If one of the goals of your philanthropy is to establish a familial legacy of giving, consider the structures and practices in place to acclimate and inspire future generations of philanthropists. Do younger members of your family feel motivated to become engaged in your philanthropy? Are there mechanisms to facilitate the involvement of future generations, such as a junior advisory board?
How does the leadership of your philanthropic vehicle help the family attain its goals, and how well are their duties understood?

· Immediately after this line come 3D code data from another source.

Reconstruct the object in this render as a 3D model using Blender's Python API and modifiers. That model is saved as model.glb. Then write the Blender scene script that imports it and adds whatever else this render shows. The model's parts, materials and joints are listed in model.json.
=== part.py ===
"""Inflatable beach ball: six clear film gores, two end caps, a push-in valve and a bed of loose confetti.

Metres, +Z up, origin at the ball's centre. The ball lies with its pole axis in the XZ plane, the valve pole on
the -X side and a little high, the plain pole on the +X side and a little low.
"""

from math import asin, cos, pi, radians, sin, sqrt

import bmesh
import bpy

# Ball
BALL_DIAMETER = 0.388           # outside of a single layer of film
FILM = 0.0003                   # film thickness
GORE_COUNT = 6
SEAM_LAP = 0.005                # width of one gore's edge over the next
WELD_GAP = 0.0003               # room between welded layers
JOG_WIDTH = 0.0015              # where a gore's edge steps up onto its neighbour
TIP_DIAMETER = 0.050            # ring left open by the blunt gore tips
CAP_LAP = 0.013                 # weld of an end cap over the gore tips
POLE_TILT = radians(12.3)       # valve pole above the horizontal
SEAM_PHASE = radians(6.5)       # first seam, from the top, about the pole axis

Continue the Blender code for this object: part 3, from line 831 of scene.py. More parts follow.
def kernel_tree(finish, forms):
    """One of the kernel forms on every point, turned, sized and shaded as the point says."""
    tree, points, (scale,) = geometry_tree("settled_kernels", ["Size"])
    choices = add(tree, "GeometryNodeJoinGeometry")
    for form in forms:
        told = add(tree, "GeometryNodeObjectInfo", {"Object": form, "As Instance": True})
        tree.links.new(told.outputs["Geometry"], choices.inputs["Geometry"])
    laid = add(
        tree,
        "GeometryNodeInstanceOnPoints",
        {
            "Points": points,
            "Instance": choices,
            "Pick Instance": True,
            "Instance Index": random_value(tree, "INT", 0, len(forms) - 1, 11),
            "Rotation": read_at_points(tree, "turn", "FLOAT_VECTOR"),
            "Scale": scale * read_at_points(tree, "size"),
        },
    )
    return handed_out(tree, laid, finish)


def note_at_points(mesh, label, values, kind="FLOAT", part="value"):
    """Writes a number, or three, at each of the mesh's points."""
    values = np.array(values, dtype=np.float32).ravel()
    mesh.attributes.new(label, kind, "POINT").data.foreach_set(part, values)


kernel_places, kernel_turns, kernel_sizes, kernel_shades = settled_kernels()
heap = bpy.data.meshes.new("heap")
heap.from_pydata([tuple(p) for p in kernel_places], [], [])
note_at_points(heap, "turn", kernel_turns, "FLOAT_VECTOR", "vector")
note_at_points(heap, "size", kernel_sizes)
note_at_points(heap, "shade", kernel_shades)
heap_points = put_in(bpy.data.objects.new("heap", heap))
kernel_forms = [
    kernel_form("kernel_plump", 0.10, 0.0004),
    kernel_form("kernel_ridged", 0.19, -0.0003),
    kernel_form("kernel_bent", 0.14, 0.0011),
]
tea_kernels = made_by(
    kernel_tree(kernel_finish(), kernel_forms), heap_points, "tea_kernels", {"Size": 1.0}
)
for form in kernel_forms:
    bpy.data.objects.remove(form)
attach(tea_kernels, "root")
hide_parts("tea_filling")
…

Current members of your board, or those family members actively involved in guiding your philanthropic vehicle, may want to consider their roles. Do they feel there is a shared understanding of their responsibilities amongst themselves? Amongst younger family members who will ultimately take over decision-making duties? Although critical examination of one’s own duties and behavior—and those of loved ones—can be an arduous task, it can also prove very rewarding for many families. Open and frank discussion leads to growth and innovation and helps cultivate a sense of collective ownership. When family members become more engaged they often feel more invested in the success of their family’s charitable endeavors.
How do these factors—understanding of mission and governance—impact how the family’s grantmaking happens?

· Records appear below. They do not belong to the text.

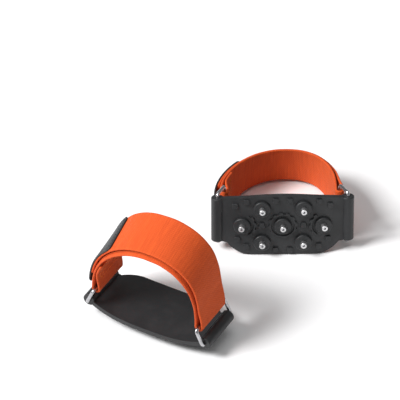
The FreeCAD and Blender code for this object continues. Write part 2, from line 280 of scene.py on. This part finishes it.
def band_mesh(name, frames, half_w, thickness, bead=0.0, ripple=0.0, seed=0):
    """Webbing swept along the stations, with UVs in millimetres along and across."""
    profile = webbing_profile(half_w, thickness, bead)
    n = len(profile)
    shift = SEED_OFFSETS * seed
    bm = bmesh.new()
    uv = bm.loops.layers.uv.new("uv")
    lengths = run_lengths([p for p, w, o in frames])
    rows = []
    for (p, w, o), u in zip(frames, lengths):
        row = []
        for x, y in profile:
            at = Vector((u * WAVES_PER_M, x * WAVES_PER_M + shift.y, shift.z))
            wave = noise.noise(at) * ripple
            wave += noise.noise(at * FINE_WAVE) * ripple * FINE_WAVE_SHARE
            edge_at = Vector((u * EDGE_WAVES_PER_M, shift.x, math.copysign(EDGES_APART, x)))
            grow = 1.0
            if abs(x) > half_w * EDGE_ZONE:
                grow += noise.noise(edge_at) * EDGE_WAVE / half_w
            row.append(bm.verts.new(p + w * (x * grow) + o * (y + wave)))
        rows.append(row)
    for i in range(len(rows) - 1):
        for k in range(n):
            k2 = (k + 1) % n
            face = bm.faces.new((rows[i][k], rows[i][k2], rows[i + 1][k2], rows[i + 1][k]))
            face.smooth = True
            us = (lengths[i], lengths[i], lengths[i + 1], lengths[i + 1])
            vs = (profile[k][0], profile[k2][0], profile[k2][0], profile[k][0])
            for loop, uu, vv in zip(face.loops, us, vs):
                loop[uv].uv = (uu * UV_PER_M, vv * UV_PER_M)
    for ring in (list(reversed(rows[0])), rows[-1]):
        cap = bm.faces.new(ring)
        for loop in cap.loops:
            loop[uv].uv = (0.0, 0.0)
    mesh = finished_mesh(bm, name)
    mesh.shade_smooth()
    mesh.set_sharp_from_angle(angle=SHARP_EDGE)
    return mesh


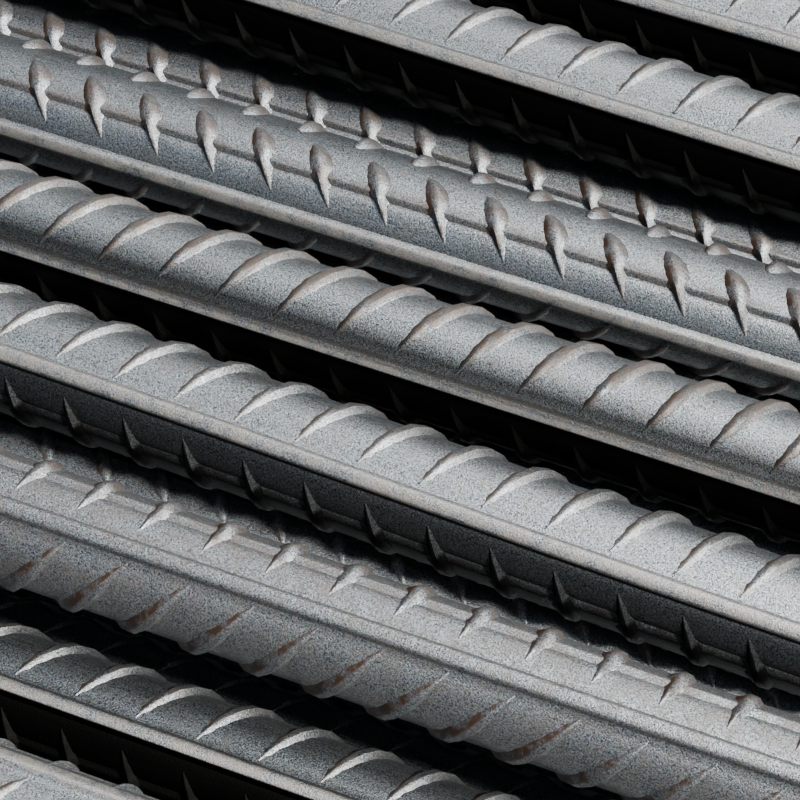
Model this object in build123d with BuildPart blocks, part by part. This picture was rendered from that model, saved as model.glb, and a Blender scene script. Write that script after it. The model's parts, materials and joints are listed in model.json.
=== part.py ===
from build123d import *
import math
import os

os.makedirs("parts", exist_ok=True)

# A bundle of hot-rolled ribbed reinforcing bars, 16 mm nominal, held by two steel straps.
# X runs along the bars, +Y is the far side, +Z is up, and Z 0 is the floor under the straps.

# The rolled section of one bar: the band's crown lies just inside the core's circle, its edges
# stand above it
core_radius = 7.75
bead_height = 0.9
bead_crest_width = 3.0
bead_flank_run = 0.7
band_half_width = 5.5
band_edge_step = 0.64
band_crown_drop = 0.15
band_step_run = 0.25

# The bars' length, and how far their ends stand out of line
bar_length = 1000.0
end_stagger = 6.0
stagger_steps = 9
stagger_stride = 4

# How the bars lie: touching bars keep their axes a rib's height further apart than their cores
rib_room = 0.85
bottom_gap = 1.9
laid_spacing = 2 * core_radius + rib_room
bottom_pitch = 2 * core_radius + bottom_gap
bottom_turns = (130.0, 130.0, 120.0, 90.0, 140.0, 135.0, 130.0, 90.0, 0.0, 0.0, 0.0, 0.0)

# A few bars are bent a little to each side in turn, in a whole number of bends
wide_sway = 1.5
slight_sway = 1.0
bends = 5
bend_wave = bar_length / bends

# Each bar of the two upper layers, nearest first: where it lies across the bundle in pitches of
# the bottom layer, the turn of its bead about X from +Y, and its sway to each side of its line
middle_layer = [
    (-5.11, 125.0, 0.0),
    (-4.14, 135.0, 0.0),
    (-2.94, 99.0, 0.0),
    (-1.44, 0.0, 0.0),
    (-0.22, 180.0, 0.0),
    (0.82, 175.0, 0.0),
    (2.31, 335.0, 0.0),
    (3.39, 180.0, 0.0),
    (4.43, 45.0, 0.0),
    (5.40, 225.0, 0.0),
]
top_layer = [
    (-3.97, 225.0, 0.0),
    (-1.96, 280.0, 0.0),
    (-0.82, 115.0, -wide_sway),
    (0.22, 133.0, 0.0),
    (1.36, 332.0, 0.0),
    (2.83, 125.0, -slight_sway),
    (3.87, 128.0, 0.0),
]

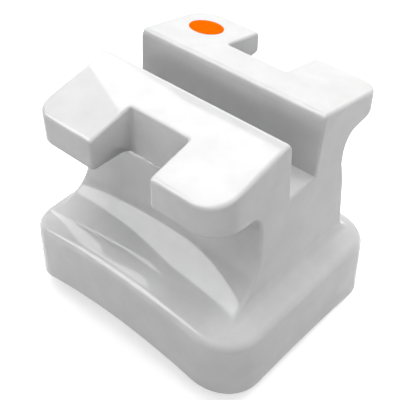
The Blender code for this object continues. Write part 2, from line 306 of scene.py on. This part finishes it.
# %% Rings of the base and of the body
base_length, base_width, base_y = 3.456, 2.997, -0.09175
base_corners = (0.58, 0.42, 0.42, 0.42)
body_x, body_y = -0.028, 0.10525


def around_base(inset, share=1.0):
    x, y = (base_length / 2 - inset) * share, (base_width / 2 - inset) * share
    radii = [(corner - inset) * share for corner in base_corners]
    return rounded(-x, x, base_y - y, base_y + y, radii)


def around_body(half, front, back, radii, stops=None):
    return rounded(body_x - half, body_x + half, body_y - front, body_y + back, radii, stops)


print("base", base_length, "x", base_width, "mm; points in a ring:", len(around_base(0.0)))

# %% [markdown]
# ## The base
#
# A tooth is rounded both ways, so the bonding face is hollow both ways: each point falls by the sag of two
# circles. The top of the base keeps the same thickness above it, and a small radius softens its rim.
# Heights count from the highest point of the tooth's curve. At the end the lift raises the whole bracket,
# so that its lowest corner stands on the table.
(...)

Once you’ve got the ball rolling, think about how these pivotal issues influence your grantmaking practices. Consider the grantmaking decisions your family has made in the past, and discuss both positive and negative experiences. What internal processes worked well in helping you choose grantees? What can you change to ensure that you fund organizations or causes that fulfill your mission and encourage the giving spirit in your family?

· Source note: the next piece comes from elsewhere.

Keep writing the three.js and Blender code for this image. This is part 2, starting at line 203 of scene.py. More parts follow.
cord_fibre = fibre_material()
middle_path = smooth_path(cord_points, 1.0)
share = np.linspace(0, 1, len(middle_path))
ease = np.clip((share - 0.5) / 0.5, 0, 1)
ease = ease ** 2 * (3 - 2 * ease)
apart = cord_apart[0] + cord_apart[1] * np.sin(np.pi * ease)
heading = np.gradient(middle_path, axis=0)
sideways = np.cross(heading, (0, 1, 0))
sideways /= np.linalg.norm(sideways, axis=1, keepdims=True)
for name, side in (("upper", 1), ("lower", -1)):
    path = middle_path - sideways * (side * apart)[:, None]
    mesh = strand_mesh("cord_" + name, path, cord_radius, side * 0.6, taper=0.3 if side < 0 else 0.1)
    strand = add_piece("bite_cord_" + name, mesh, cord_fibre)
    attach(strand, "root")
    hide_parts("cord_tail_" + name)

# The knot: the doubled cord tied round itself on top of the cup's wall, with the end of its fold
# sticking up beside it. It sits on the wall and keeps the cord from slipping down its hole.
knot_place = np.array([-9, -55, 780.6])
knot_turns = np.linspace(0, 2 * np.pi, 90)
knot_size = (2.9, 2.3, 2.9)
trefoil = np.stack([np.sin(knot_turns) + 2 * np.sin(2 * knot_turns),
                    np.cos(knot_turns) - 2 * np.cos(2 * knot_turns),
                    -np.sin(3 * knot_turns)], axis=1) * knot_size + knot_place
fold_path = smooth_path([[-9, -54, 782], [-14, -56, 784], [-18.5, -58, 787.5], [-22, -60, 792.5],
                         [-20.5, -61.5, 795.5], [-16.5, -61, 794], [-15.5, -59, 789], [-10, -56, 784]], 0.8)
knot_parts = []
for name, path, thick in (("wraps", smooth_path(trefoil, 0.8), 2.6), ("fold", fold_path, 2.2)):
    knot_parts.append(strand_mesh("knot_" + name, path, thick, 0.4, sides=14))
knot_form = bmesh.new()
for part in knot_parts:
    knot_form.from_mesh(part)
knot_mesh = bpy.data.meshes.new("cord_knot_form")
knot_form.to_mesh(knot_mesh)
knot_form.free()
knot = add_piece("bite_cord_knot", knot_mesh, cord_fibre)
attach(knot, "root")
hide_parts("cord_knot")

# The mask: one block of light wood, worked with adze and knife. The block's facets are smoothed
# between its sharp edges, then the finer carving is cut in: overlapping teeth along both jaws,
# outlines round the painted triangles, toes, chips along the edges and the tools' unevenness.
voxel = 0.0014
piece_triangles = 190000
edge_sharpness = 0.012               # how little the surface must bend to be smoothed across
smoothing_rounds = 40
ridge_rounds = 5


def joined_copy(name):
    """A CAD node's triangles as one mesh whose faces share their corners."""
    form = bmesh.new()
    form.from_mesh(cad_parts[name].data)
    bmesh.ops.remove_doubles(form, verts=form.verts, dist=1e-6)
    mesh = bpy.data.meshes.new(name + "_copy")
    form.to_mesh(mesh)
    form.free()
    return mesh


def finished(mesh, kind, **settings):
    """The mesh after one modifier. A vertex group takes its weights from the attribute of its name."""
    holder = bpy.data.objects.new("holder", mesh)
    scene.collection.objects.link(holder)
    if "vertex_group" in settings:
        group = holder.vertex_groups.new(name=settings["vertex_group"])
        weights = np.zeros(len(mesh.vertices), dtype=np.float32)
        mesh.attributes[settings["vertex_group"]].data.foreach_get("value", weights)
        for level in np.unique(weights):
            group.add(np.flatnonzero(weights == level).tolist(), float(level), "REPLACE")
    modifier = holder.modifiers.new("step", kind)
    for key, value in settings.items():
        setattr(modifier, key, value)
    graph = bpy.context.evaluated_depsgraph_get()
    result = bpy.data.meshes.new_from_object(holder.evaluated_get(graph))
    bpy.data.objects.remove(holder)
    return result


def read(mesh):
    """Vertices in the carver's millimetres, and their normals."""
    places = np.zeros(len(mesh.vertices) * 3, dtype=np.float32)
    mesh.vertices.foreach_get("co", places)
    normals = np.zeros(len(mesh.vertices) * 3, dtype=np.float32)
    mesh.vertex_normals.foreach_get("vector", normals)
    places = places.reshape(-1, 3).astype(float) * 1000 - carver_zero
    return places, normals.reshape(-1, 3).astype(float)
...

External Effectiveness: Quantifying the Difference We Make
Over the past two decades, discussions of nonprofit effectiveness have taken on a new and more urgent tenor. As with internal indicators of efficiency, establishing goals and communicating expectations clearly are invaluable tools for achieving maximum impact. By defining what success is and establishing an atmosphere and practices designed to achieve it, families and grantees can increase their chances of accomplishing their short-and long-term goals.
How do we define success?
Some debates on effectiveness take on the language and metrics of the business world: analyzing how a charitable entity spends its money and measuring the tangible impact of its programs. Although considering the nuts and bolts of a philanthropic vehicle—such as the amount of money given away each year in grants—can provide some insight into how well or poorly a charity is functioning, the subjective element of “impact” or “making a difference” remains. Numbers alone often do not capture the full measure of the impact, or, in many cases, the different strategies needed to achieve that impact. Some benefits or successes are of inestimable value: How do you measure the long-term value of teaching one adult to read, creating a community center in a depressed neighborhood, or providing scholarships to two new nurses a year?
To help measure how their funds are impacting a given cause or community, many grantmakers and grantees establish benchmarks or goals to help determine how well an initiative is performing. Suppose your family is invested in reducing hunger among impoverished children in your community. You and your grantee, a local preschool for underprivileged children, decide that your goal for the coming year is to provide balanced breakfasts and lunches to 100 needy children each day. You agree that at the end of the first six months you will sit down together and look at the number of children served, the cost of the program to date, and the grantee’s experiences thus far. You might discover that while the program is providing 100 breakfasts a day, they are running consistently over-budget on lunches because demand increases in the afternoon. Although your grantee feels that the program has been successful thus far, there are concerns about the feasibility of the program succeeding in the long term. Based on this experience, you and the grantee discuss strategies for adapting the program and it’s funding to fit the actual needs of the community and refocus your goals according to those realities and agree on a new set of goals for the next reporting period.
By agreeing upon what success looks like, both parties will be able recognize it and can more effectively pursue or redefine the goal if it remains out of reach. While it is often beneficial for grantmakers to receive quarterly or annual reports from their grantees, they should be aware that requiring grantees to allot a substantial percentage of their time and resources to the reporting process might be detrimental to the program being supported. If you require such reports, be sure to provide adequate resources for this work to happen—either as additional funding to hire an outside consultant, or as in-kind assistance from an evaluator you have worked with effectively in the past. When establishing reporting mechanisms, your family may consider some options such as regular site visits, meetings with grantees, or fewer reporting deadlines that can make the process less time-intensive for grantees.
In addition to making a grant, how can I increase my grantees’ chances for success?
Certainly donors are gratified to hear how their grants are impacting their communities and the causes they support, particularly if the form of philanthropy they practice involves a high degree of personal involvement. By cultivating open and trusting relationships with grantees in which communication about both successes and challenges is encouraged, donors can maximize their impact. Even if you feel that becoming personally involved with your grantees is not the right decision for your family or its philanthropic goals, cultivating a mutually respectful and honest avenue of communication can help you to ensure that your grants are both effective for the nonprofit and meaningful and fulfilling to your family.
Another way for your family to help grantees to succeed in their missions is to consider awarding general operating grants to the charities you choose to fund. While programmatic support is certainly invaluable to nonprofits in helping them to launch new initiatives or shore up lines of support for existing programs, general operating support can allow grantees to focus on the internal operations that govern and influence their programs by providing a measure of financial stability and freedom. Such funds may not seem as dynamic as program-related grants, and it may indeed be more difficult for families to determine how best to measure the effectiveness of general operating support. Still, these grants are no less vital to nonprofits because they address the core challenges that many charities face, including: attracting and retaining talented staff, supporting daily administrative functions, evening cash flow and increasing the capacity of current staff.